A grande maioria das mulheres, após a lavratura do boletim de ocorrência policial, retoma suas vidas normalmente, longe ou ao lado de seus companheiros, ignorando conscientemente a existência das medidas protetivas de urgência, até um dia longevo serem convocadas para uma indesejada instrução criminal. Alguma jurisprudência desacostumada ao dia-a-dia dos Juizados de Violência optando por uma versão hollywoodiana quer acreditar que a mulher quando não solicita a Audiência do artigo 16, a retratação da representação, é porque está refém de um predador ou abduzida por ser alienígena feroz.
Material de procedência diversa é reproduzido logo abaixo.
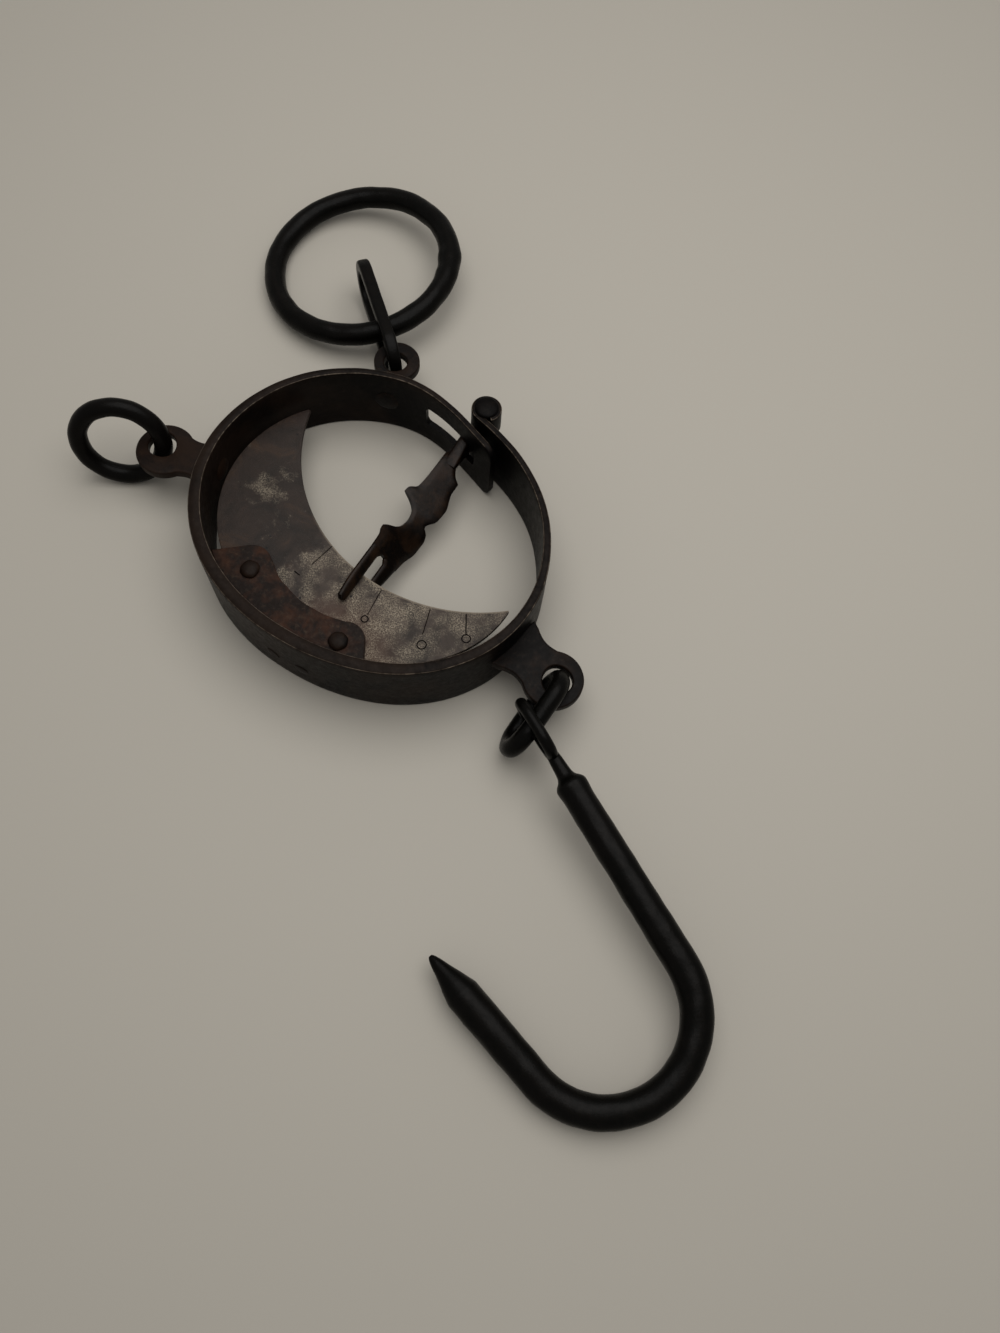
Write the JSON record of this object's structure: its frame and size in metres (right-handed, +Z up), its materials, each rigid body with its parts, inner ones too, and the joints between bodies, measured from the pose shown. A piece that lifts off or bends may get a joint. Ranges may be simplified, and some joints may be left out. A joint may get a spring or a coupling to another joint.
{
  "type": "hanging scale",
  "caption": "Wrought iron spring balance: a sprung hoop with a crescent scale plate and swinging pointer, hung from a ring on a link, with a linked load hook and a side ring.",
  "frame": {"origin": "centre of the object's outline on the table it lies on", "axes": "+Z up from the table and square to the hoop's flat, +Y towards the hanging ring, +X to the right as the scale plate is read"},
  "size_m": [0.264, 0.3758, 0.0376],
  "materials": {
    "spring_steel": "blackened forged spring steel, worn on its rims",
    "plate_steel": "bare sheet steel with pale worn speckles",
    "rusty_iron": "wrought iron with brown rust",
    "lug_iron": "wrought iron with a brown skin",
    "pointer_iron": "filed sheet iron gone brown",
    "ring_iron": "blackened wrought iron"
  },
  "bodies": {
    "hoop_and_plate": {"spring_hoop": "spring_steel", "scale_plate": "plate_steel", "bracket": "rusty_iron", "plate_rivet_left": "rusty_iron", "plate_rivet_right": "rusty_iron", "wall_rivet_left": "rusty_iron", "wall_rivet_right": "rusty_iron", "left_lug": "lug_iron", "top_lug": "lug_iron", "hook_lug": "lug_iron", "pivot_pin": "spring_steel"},
    "pointer": {"pointer": "pointer_iron"},
    "small_ring": {"small_ring": "ring_iron"},
    "top_link": {"top_link": "ring_iron"},
    "big_ring": {"big_ring": "ring_iron"},
    "hook_link": {"hook_link": "ring_iron"},
    "hook": {"hook": "ring_iron"}
  },
  "joints": [
    {"name": "pointer_swing", "type": "hinge", "parent": "hoop_and_plate", "child": "pointer", "pos_m": [0.02671, 0.06337, 0.016], "axis": [0, 0, 1], "range_deg": [-50, 6]},
    {"name": "small_ring_swivel", "type": "hinge", "parent": "hoop_and_plate", "child": "small_ring", "pos_m": [-0.09697, 0.03527, 0.016], "axis": [0.1284, 0.3367, 0.9328], "range_deg": [-145, 100]},
    {"name": "top_link_swing", "type": "hinge", "parent": "hoop_and_plate", "child": "top_link", "pos_m": [-0.01794, 0.0972, 0.01357], "axis": [0.9092, 0.4163, 0], "range_deg": [-70, 70]},
    {"name": "big_ring_flip", "type": "hinge", "parent": "top_link", "child": "big_ring", "pos_m": [-0.02334, 0.10898, 0.01251], "axis": [0.9077, 0.3971, 0.1357], "range_deg": [-85, 80]},
    {"name": "hook_link_swing", "type": "hinge", "parent": "hoop_and_plate", "child": "hook_link", "pos_m": [0.06366, -0.04667, 0.01513], "axis": [-0.862, 0.3832, 0.3319], "range_deg": [-80, 85]},
    {"name": "hook_swing", "type": "hinge", "parent": "hook_link", "child": "hook", "pos_m": [0.06045, -0.05882, 0.02081], "axis": [-0.4704, -0.8486, -0.2419], "range_deg": [-62, 125]}
  ]
}
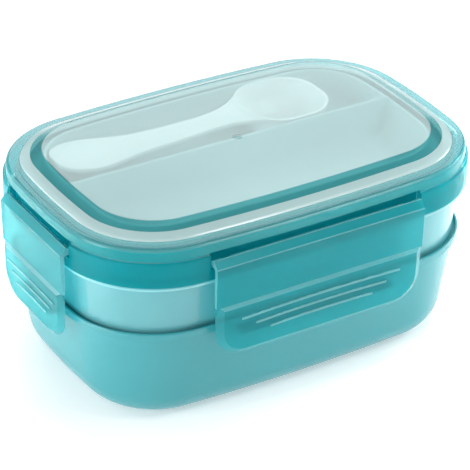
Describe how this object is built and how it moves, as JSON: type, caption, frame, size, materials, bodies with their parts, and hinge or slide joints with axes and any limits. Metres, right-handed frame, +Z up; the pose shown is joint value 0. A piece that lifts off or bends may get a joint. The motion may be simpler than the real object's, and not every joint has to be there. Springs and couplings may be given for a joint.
{
  "type": "bento lunch box",
  "caption": "Stacked plastic bento lunch box with a translucent lid, hinged side latches that hook the lower tier, a divided top tray and a spoon.",
  "frame": {"origin": "on the ground plane under the middle of the base", "axes": "+X along the long side, +Y from the wide latch that faces the viewer to the other wide latch, +Z up"},
  "size_m": [0.223, 0.1528, 0.1037],
  "materials": {
    "lower_tier": "opaque mid teal polypropylene, satin gloss",
    "upper_tier": "opaque pale teal polypropylene, satin gloss",
    "tray": "very pale teal polypropylene, satin gloss",
    "lid": "clear teal polypropylene, glossy, see-through",
    "seal": "milky silicone",
    "latch": "see-through teal polypropylene, glossy",
    "spoon": "milky white polypropylene"
  },
  "bodies": {
    "lower_box": {"lower_box": "lower_tier"},
    "upper_box": {"upper_box": "upper_tier"},
    "top_tray": {"top_tray": "tray"},
    "spoon": {"spoon": "spoon"},
    "lid": {"lid": "lid", "lid_seal": "seal"},
    "front_latch": {"front_latch": "latch"},
    "rear_latch": {"rear_latch": "latch"},
    "left_latch": {"left_latch": "latch"},
    "right_latch": {"right_latch": "latch"}
  },
  "joints": [
    {"name": "upper_box_lift", "type": "slide", "parent": "lower_box", "child": "upper_box", "axis": [0, 0, 1], "range_m": [0, 0.12]},
    {"name": "top_tray_lift", "type": "slide", "parent": "upper_box", "child": "top_tray", "axis": [0, 0, 1], "range_m": [0, 0.12]},
    {"name": "spoon_lift", "type": "slide", "parent": "top_tray", "child": "spoon", "axis": [0, 0, 1], "range_m": [0, 0.12]},
    {"name": "lid_lift", "type": "slide", "parent": "spoon", "child": "lid", "axis": [0, 0, 1], "range_m": [0, 0.12]},
    {"name": "front_latch_hinge", "type": "hinge", "parent": "lid", "child": "front_latch", "pos_m": [0, -0.071, 0.0869], "axis": [-1, 0, 0], "range_deg": [0, 115]},
    {"name": "rear_latch_hinge", "type": "hinge", "parent": "lid", "child": "rear_latch", "pos_m": [0, 0.071, 0.0869], "axis": [1, 0, 0], "range_deg": [0, 115]},
    {"name": "left_latch_hinge", "type": "hinge", "parent": "lid", "child": "left_latch", "pos_m": [-0.106, 0, 0.0869], "axis": [0, 1, 0], "range_deg": [0, 115]},
    {"name": "right_latch_hinge", "type": "hinge", "parent": "lid", "child": "right_latch", "pos_m": [0.106, 0, 0.0869], "axis": [0, -1, 0], "range_deg": [0, 115]}
  ]
}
O que sabidamente não acontece na praxe forense, bastando dar uma ida ao botequim ou sorveteria do bairro da suposta vítima para avistá-la junto do requerido.
Nosso sistema processual penal e civil de tutela da mulher vítima de violência, notadamente a doméstica e familiar, deve aderir à melhor solução preconizada pelo Direito, e não o contrário. As respostas do Direito para as aflições da vida familiar não devem ser insculpidas a partir de uma ficção ou fábula apartadas da realidade.
O juiz brasileiro é refém do velho tabuleiro penal ainda vigente, que o desautoriza a acalentar o conflito familiar, a afagar o conflito familiar com suas próprias mãos. Nosso Direito processual penal não permite que o juiz promova a concórdia familiar, devolvendo a harmonia ao casal que digladia. Pelo nosso vetusto Código de Processo Penal de 1941 o juiz não poderá desertar de sua única missão, qual seja, anos depois condenar ou absolver no veredicto final.